--- Begin Data section ---
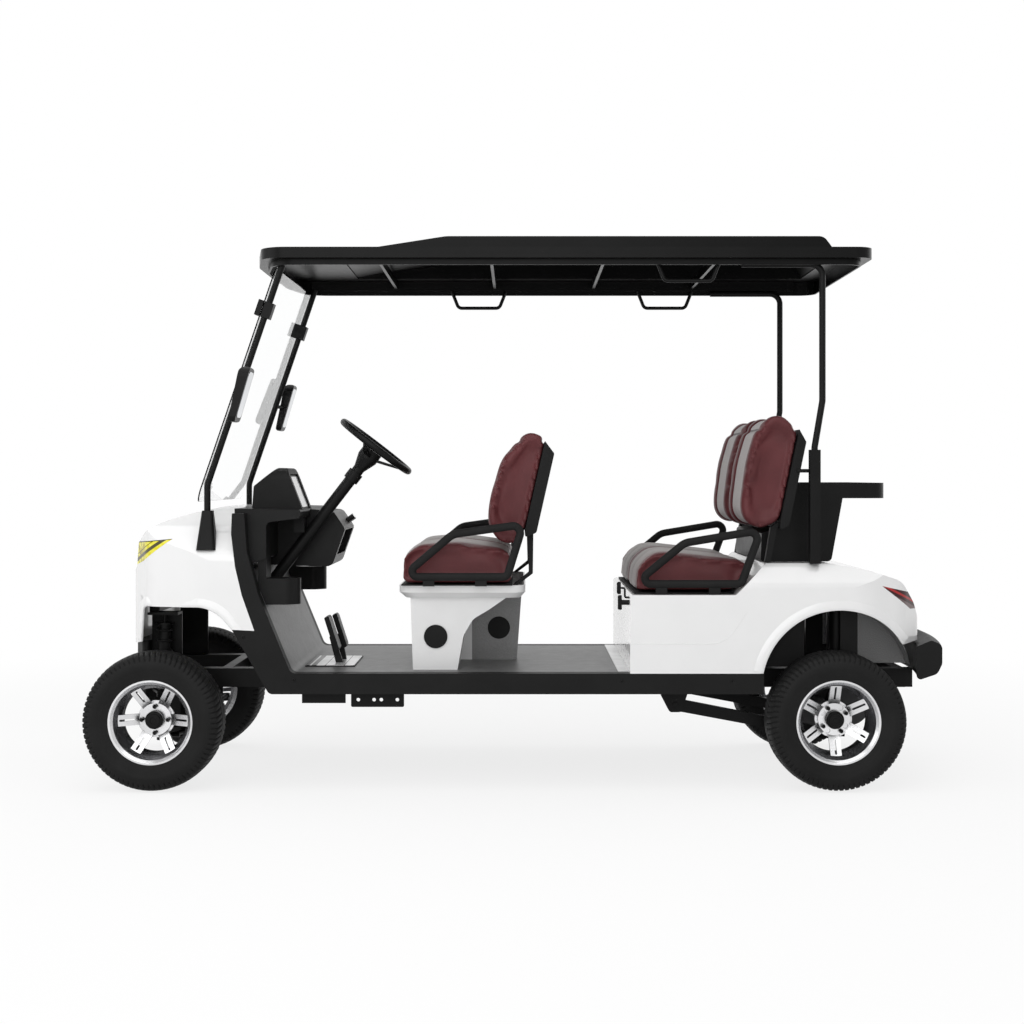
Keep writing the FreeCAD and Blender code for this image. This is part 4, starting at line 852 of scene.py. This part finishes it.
@dataclass
class Tyre:
    """Low tyre with lateral shoulder grooves and three grooves round its tread."""

    radius: float = 0.267
    half_width: float = 0.105
    pitches: int = 76
    samples: int = 8
    groove_depth: float = 0.0055
    bead_radius: float = 0.1525
    bead_half: float = 0.078
    outer_points: int = 72
    tread_grooves: tuple[float, ...] = (-0.032, 0.0, 0.032)
    tread_groove_half: float = 0.0028
    shoulder_start: float = 0.034
    shoulder_radius: float = 0.232
    tread_edge_radius: float = 0.26
    wall_ribs: tuple[Place, ...] = ((0.1885, 0.003, 0.0012), (0.212, 0.002, 0.0009))

    def section(self) -> Array:
        """Radius and width of the closed section: crown, shoulders, walls, beads and inside."""
        corners = [
            (self.bead_radius, -self.bead_half), (0.168, -0.087), (0.215, -self.half_width),
            (0.2585, -0.0905), (self.radius, -0.045), (self.radius, 0.045), (0.2585, 0.0905),
            (0.215, self.half_width), (0.168, 0.087), (self.bead_radius, self.bead_half),
        ]
        outer = bent(corners, 0.016, 6)
        steps = np.concatenate([[0], np.cumsum(np.linalg.norm(np.diff(outer, axis=0), axis=1))])
        even = np.linspace(0, steps[-1], self.outer_points)
        outside = np.stack([np.interp(even, steps, outer[:, k]) for k in (0, 1)], -1)
        inside = np.array([(0.16, 0.06), (0.215, 0.09), (0.253, 0.06), (0.253, -0.06), (0.215, -0.09), (0.16, -0.06)])
        return np.concatenate([outside, inside])

    def grid(self, x: float, side: float) -> Array:
        """The tyre round its axle.

        A point's radius is the section's, less the groove depth where a groove runs. Shoulder grooves are
        narrow pulses of the angle times the number of pitches, bent by how far out they are; the grooves
        round the tread are narrow pulses of the width alone. A rib of the wall has its radius, width and
        height, and stands out by a dent turned outwards.

        Args:
            x: the axle's place.
            side: -1 on the left.

        Returns:
            Rows round the axle by columns round the section.
        """
        section = self.section()
        r, t = section[:, 0], section[:, 1]
        turn = np.linspace(0, 2 * math.pi, self.pitches * self.samples, endpoint=False)[:, None]
        out = np.abs(t)[None]
        phase = (turn * self.pitches / (2 * math.pi) + 9.0 * out + np.sign(t)[None] * 0.25) % 1.0
        lateral = np.clip(1.6 - np.abs(phase - 0.5) * 9.0, 0, 1)
        span = np.clip((out - self.shoulder_start) / 0.004, 0, 1) * np.clip(
            (r[None] - self.shoulder_radius) / 0.008, 0, 1)
        around = sum(np.clip(1.5 - np.abs(t - at) / self.tread_groove_half, 0, 1) for at in self.tread_grooves)
        around = around[None] * (r[None] > self.tread_edge_radius)
        outside = np.arange(len(r))[None] < self.outer_points
        rib = sum(dent(r - at, width, height) for at, width, height in self.wall_ribs)
        cut = self.groove_depth * np.maximum(lateral * span, around) * outside
        reach = r[None] - cut * np.clip((r[None] - 0.2) / 0.05, 0.35, 1)
        across = np.sign(t)[None] * (out + rib[None] * outside - cut * np.clip((out - 0.085) / 0.02, 0, 0.7))
        wide = np.broadcast_to(across, reach.shape)
        return np.stack([x + reach * np.cos(turn), side * WHEEL_Y + wide, WHEEL_Z + reach * np.sin(turn)], -1)

    def build(self) -> None:
        """Makes the four tyres."""
        for name, x, side in wheels():
            skin = Skin().add(self.grid(x, side), wrap_rows=True)
            made = skin.piece(f"tread_{name}", Paint.RUBBER, "tyre_rubber", f"wheel_{name}", 50.0)
            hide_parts(f"tyre_{name}")


@dataclass
class HubTrim:
    """Black cap with stepped rings and four lug nuts on each rim."""

    face_y: float = 0.509
    cap_radius: float = 0.035
    lug_circle: float = 0.0508
    turns: tuple[float, ...] = (0.0, 90.0, 180.0, 270.0)
    rear_turn: float = 30.0

    def build(self) -> None:
        """Makes one piece for each wheel."""
        profile = [(-0.003, self.cap_radius), (0.006, self.cap_radius), (0.012, 0.031), (0.0125, 0.026),
                   (0.018, 0.0245), (0.0185, 0.014), (0.0165, 0.013), (0.0165, 0.001)]
        nut = [(-0.006, 0.0085), (0.007, 0.0085), (0.012, 0.0055), (0.012, 0.001)]
        for name, x, side in wheels():
            start = 0.0 if name.startswith("front") else self.rear_turn
            skin = Skin()
            skin.add(revolved(profile, (x, side * self.face_y, WHEEL_Z), (0, side, 0)))
            for turn in self.turns:
                angle = math.radians(turn + start)
                foot = (x + self.lug_circle * math.cos(angle), side * (self.face_y - 0.006),
                        WHEEL_Z + self.lug_circle * math.sin(angle))
                skin.add(revolved(nut, foot, (0, side, 0), 6))
            skin.piece(f"hub_trim_{name}", Paint.SATIN, "black_trim", f"wheel_{name}", 30.0)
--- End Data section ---
What to do = Return, please, the lines of the data from the first through the line containing "tyre with lateral", both kept, exactly as they stand and nothing more.

Written solution =
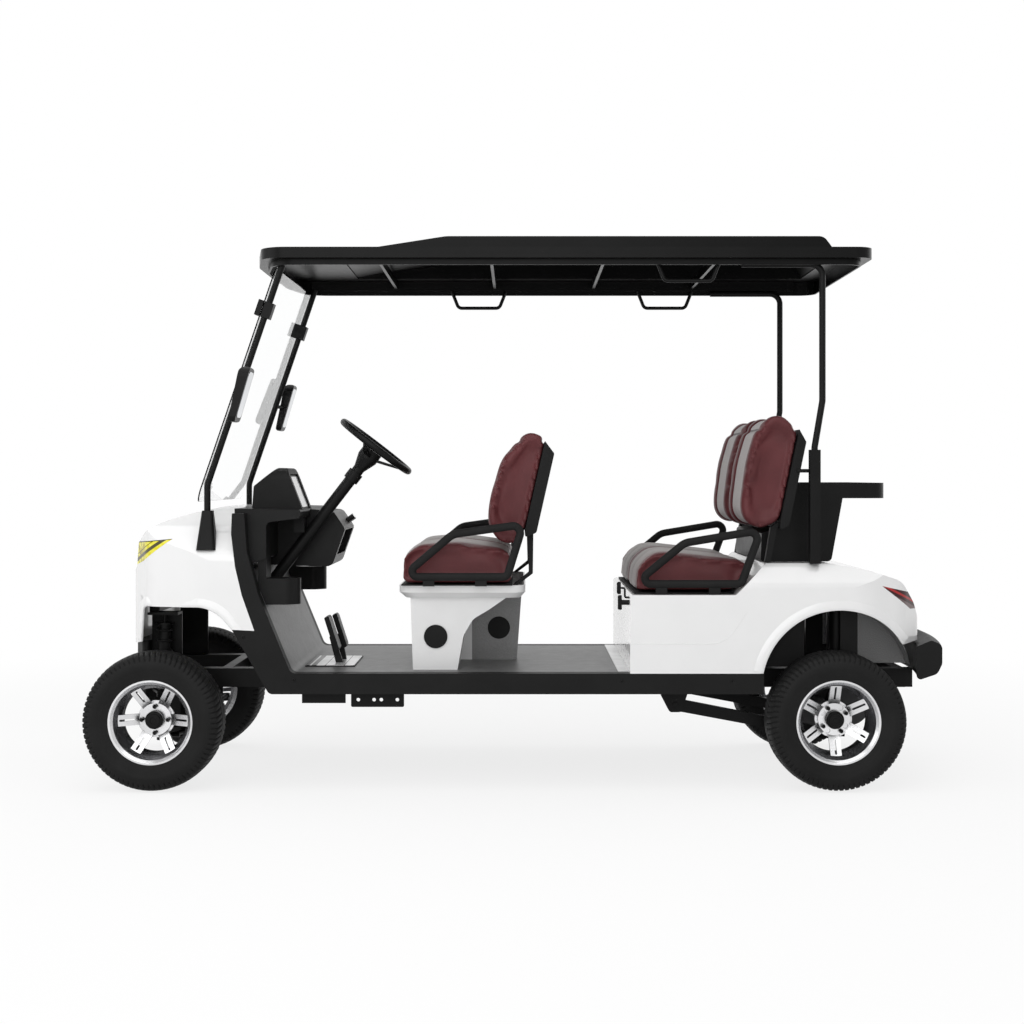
Keep writing the FreeCAD and Blender code for this image. This is part 4, starting at line 852 of scene.py. This part finishes it.
@dataclass
class Tyre:
    """Low tyre with lateral shoulder grooves and three grooves round its tread."""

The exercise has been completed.